Implement a cached artifact-based approach to store and utilize rule execution times for optimized distribution:

  1. First Scan ("Alignment Scan"): Create timing stats Artifact

    • Generate JSON file mapping rule IDs to execution times (rule ID -> milliseconds)
    • Note: This initial scan will not be optimized
  2. Subsequent Scans: Optimize Distribution

    • Load cached timings during Lightz-AIO init
    • Distribute rules based on execution times to balance load
    • Share cache across scans via artifact publishing
    • Improved performance and balanced execution times expected

Implementation Plan

1. Timing Collection

  • Use the stats published by the engine -testing flag
  • Collect per-rule scan timing data
  • Generate initial cache file

Note: Currently, the stats collection is not straightforward and requires parsing of the engine logs.

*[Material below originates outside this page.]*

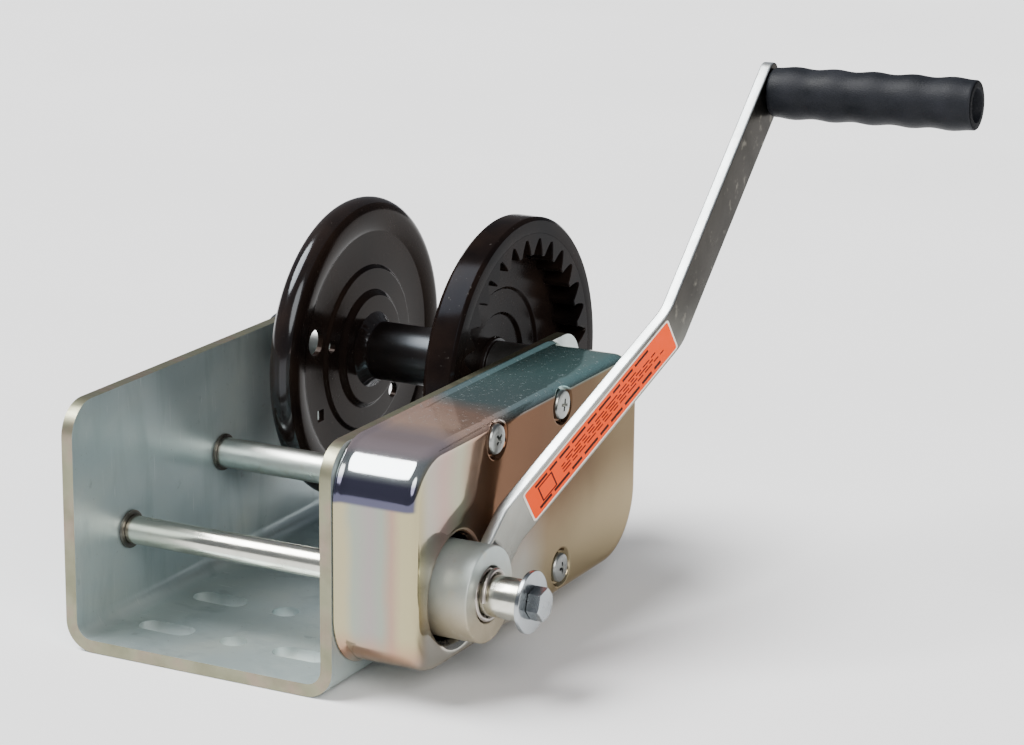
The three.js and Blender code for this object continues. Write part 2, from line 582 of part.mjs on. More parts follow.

We should implement a better way to collect those stats.

2. Cache Distribution

  • Research how exactly we can share a cache artifact between different GLAS scans
    • We would like to keep it as a "hidden" artifact like the report artifact.

3. Distribution Algorithm

  • Load cache at startup
  • Sort rules by execution time
  • Use greedy distribution:
    • Start with longest-running rules
    • Assign to core with lowest total time
  • Fallback to current method if no-cache

4. Testing

  • Unit test cache operations
  • Performance benchmarking
  • Validate proper rule splitting based on the cached timing information
Edited by Mher Tolpin